Input material =>
= = = = = = =

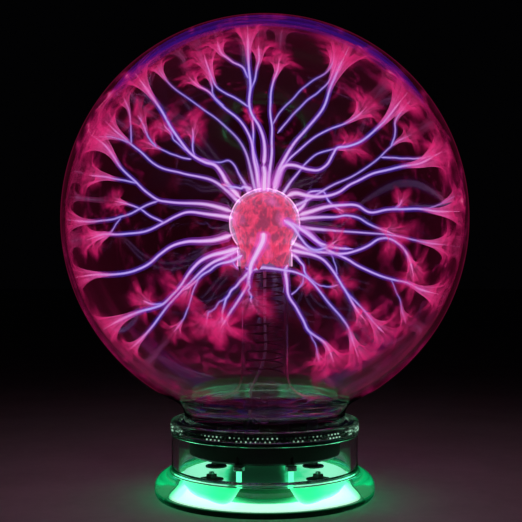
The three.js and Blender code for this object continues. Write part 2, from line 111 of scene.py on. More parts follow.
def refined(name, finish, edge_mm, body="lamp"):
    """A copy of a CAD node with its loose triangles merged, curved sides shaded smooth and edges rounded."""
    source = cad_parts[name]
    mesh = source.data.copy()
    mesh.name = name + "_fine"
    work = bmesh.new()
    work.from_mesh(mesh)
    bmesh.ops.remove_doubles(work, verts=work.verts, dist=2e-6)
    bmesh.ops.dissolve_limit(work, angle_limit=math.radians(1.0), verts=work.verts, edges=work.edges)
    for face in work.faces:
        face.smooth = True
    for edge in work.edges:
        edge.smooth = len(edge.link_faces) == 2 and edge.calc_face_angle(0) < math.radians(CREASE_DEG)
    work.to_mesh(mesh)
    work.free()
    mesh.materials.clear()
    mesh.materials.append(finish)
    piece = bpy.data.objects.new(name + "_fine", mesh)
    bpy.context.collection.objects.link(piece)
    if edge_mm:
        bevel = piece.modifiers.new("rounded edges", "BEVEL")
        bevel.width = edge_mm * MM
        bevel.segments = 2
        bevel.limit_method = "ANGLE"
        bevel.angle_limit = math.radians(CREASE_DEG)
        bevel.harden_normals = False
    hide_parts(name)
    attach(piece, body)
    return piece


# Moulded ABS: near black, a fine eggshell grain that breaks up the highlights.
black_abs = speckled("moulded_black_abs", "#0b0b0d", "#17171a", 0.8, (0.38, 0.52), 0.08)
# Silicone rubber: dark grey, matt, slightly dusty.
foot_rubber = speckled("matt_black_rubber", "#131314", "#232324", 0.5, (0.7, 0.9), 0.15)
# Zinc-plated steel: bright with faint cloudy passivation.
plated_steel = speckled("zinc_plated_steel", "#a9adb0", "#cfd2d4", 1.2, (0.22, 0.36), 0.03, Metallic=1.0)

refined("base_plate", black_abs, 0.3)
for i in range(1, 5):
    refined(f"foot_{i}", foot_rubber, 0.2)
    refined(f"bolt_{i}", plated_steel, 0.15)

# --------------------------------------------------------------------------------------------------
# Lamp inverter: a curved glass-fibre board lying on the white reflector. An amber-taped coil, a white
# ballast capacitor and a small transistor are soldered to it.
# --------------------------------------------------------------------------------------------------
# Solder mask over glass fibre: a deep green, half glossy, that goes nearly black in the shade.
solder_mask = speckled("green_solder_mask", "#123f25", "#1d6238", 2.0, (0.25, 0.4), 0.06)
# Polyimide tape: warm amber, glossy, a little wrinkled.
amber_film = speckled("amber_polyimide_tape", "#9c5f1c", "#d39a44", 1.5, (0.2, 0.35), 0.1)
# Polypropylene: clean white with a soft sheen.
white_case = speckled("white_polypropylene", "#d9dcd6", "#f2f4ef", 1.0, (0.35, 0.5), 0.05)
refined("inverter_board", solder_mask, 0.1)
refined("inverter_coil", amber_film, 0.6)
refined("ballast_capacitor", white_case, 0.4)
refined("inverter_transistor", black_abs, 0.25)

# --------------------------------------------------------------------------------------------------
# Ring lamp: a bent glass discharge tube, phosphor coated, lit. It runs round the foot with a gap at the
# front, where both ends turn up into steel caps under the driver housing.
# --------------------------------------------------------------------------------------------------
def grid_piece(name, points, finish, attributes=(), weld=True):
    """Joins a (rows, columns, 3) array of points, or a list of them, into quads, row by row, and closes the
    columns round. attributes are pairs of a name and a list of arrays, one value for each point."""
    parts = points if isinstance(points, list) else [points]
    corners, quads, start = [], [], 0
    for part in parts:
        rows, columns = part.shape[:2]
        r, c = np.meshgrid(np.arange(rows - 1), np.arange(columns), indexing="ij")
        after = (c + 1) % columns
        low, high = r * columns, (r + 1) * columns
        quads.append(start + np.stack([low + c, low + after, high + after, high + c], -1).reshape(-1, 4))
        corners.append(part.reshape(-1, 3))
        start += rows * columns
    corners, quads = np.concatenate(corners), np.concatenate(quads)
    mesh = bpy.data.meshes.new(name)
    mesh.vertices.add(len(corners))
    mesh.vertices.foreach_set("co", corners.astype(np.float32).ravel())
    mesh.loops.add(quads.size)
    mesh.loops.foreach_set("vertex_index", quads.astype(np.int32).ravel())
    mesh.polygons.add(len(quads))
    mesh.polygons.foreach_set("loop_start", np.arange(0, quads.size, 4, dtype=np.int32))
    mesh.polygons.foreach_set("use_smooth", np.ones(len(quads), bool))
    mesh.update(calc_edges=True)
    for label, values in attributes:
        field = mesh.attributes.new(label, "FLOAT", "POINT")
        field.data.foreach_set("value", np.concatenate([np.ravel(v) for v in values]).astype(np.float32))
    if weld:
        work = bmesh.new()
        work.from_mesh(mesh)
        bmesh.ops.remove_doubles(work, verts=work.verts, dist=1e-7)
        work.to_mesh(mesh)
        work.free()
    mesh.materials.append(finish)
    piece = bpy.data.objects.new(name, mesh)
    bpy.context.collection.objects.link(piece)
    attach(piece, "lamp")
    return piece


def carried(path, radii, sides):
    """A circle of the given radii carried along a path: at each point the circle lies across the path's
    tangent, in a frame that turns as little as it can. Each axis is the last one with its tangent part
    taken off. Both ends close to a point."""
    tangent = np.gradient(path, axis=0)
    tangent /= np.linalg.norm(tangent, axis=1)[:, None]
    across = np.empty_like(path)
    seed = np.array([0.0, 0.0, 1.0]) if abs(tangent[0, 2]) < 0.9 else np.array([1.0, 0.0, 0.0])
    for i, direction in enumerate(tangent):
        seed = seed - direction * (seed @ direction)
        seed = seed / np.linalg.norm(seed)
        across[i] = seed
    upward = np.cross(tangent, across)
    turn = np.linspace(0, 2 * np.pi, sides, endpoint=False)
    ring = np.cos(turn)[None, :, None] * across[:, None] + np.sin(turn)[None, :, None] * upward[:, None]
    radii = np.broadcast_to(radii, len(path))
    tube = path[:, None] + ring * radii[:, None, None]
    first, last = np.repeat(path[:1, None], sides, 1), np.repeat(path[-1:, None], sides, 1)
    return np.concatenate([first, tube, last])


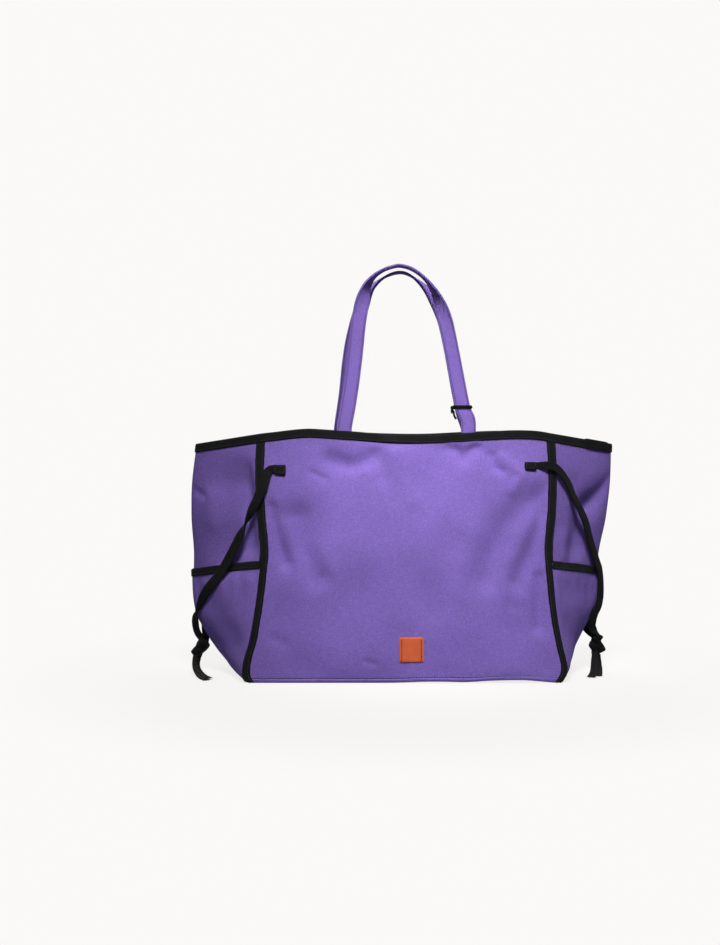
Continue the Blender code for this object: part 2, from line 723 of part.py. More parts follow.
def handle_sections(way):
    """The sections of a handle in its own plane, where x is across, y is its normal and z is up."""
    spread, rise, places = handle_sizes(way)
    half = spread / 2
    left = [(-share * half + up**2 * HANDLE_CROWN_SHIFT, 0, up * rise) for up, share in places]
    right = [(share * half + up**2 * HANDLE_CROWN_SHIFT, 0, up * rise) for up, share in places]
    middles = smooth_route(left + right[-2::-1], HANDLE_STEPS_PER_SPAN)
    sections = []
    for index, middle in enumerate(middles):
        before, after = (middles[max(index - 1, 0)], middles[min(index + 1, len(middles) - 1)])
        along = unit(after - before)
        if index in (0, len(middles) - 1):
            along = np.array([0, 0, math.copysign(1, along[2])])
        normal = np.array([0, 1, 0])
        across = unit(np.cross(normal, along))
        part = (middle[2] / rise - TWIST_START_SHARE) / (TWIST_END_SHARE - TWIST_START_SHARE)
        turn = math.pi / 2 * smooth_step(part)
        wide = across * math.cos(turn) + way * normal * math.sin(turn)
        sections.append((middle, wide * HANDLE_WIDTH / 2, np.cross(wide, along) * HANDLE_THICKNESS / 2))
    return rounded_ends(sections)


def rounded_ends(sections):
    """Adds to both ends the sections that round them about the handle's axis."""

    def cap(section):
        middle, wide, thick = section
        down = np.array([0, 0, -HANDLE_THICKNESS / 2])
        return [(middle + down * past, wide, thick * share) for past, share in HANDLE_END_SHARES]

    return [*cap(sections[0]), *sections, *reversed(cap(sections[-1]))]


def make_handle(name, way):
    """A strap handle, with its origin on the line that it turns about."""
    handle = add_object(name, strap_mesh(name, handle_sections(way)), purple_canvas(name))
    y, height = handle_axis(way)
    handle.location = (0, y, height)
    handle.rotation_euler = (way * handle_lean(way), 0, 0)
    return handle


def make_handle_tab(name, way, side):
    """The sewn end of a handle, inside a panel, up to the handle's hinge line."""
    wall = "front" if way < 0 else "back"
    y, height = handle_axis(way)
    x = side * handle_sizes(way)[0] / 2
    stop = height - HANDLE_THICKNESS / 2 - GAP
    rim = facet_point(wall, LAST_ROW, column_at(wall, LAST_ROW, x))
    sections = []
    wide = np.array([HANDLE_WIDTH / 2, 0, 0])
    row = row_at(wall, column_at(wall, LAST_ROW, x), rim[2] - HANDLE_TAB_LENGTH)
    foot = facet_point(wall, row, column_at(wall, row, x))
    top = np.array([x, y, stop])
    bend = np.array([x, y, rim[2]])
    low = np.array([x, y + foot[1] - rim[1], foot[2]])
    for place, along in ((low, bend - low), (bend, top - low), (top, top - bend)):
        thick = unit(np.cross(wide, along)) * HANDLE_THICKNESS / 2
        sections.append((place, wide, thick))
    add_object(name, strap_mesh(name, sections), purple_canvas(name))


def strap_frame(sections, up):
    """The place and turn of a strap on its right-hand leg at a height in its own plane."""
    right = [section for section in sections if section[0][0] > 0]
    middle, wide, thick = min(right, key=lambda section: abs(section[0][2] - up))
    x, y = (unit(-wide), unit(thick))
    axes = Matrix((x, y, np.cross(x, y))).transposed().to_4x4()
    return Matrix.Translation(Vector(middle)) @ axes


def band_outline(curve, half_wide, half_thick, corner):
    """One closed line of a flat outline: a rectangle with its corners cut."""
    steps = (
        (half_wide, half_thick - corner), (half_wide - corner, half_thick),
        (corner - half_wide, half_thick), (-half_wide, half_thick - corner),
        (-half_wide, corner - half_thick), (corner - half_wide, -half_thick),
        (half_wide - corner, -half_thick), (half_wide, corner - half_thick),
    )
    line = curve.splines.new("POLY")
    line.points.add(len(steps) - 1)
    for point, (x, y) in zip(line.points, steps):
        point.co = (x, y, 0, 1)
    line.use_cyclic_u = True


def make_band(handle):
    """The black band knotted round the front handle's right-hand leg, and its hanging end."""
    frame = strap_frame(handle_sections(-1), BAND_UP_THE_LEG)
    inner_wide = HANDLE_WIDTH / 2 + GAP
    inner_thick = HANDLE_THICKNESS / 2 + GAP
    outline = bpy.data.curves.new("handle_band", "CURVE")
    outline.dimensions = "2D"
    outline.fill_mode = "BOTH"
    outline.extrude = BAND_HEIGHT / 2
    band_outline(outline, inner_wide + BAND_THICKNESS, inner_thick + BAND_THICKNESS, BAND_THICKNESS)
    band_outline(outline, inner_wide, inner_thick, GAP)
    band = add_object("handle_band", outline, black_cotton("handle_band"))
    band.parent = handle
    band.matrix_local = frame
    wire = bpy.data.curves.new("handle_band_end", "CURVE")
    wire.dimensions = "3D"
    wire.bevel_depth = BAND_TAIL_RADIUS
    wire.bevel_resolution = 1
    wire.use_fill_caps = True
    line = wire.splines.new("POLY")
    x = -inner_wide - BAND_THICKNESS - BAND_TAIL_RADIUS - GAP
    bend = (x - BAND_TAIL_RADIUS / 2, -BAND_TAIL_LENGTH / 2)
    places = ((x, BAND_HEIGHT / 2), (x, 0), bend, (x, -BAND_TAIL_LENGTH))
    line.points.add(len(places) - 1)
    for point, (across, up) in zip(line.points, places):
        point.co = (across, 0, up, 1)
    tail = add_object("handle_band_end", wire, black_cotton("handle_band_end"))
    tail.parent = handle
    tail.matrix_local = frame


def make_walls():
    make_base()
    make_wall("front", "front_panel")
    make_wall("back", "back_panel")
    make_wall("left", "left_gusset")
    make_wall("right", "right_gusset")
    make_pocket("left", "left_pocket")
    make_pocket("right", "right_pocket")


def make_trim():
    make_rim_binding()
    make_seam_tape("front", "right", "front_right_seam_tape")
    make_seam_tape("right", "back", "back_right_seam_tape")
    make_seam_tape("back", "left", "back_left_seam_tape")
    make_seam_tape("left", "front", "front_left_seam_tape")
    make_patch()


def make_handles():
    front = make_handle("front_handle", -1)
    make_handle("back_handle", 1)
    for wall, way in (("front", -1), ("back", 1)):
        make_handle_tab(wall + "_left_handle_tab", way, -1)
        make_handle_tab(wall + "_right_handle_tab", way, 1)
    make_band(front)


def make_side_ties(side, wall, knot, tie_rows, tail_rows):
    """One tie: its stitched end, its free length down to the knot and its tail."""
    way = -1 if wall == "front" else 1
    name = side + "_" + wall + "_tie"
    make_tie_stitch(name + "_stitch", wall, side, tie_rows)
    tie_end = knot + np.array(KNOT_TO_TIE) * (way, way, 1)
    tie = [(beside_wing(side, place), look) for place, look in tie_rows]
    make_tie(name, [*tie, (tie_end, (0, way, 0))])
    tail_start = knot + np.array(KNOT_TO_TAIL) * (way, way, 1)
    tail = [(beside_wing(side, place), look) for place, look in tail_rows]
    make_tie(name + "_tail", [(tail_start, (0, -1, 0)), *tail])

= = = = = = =

Required work => Can you repeat, word for word, every line above from the one containing "attach(piece, body)" down to the one containing "0.36), 0.03, Metallic=1.0)", including both?

Finished exercise =>
    attach(piece, body)
    return piece


# Moulded ABS: near black, a fine eggshell grain that breaks up the highlights.
black_abs = speckled("moulded_black_abs", "#0b0b0d", "#17171a", 0.8, (0.38, 0.52), 0.08)
# Silicone rubber: dark grey, matt, slightly dusty.
foot_rubber = speckled("matt_black_rubber", "#131314", "#232324", 0.5, (0.7, 0.9), 0.15)
# Zinc-plated steel: bright with faint cloudy passivation.
plated_steel = speckled("zinc_plated_steel", "#a9adb0", "#cfd2d4", 1.2, (0.22, 0.36), 0.03, Metallic=1.0)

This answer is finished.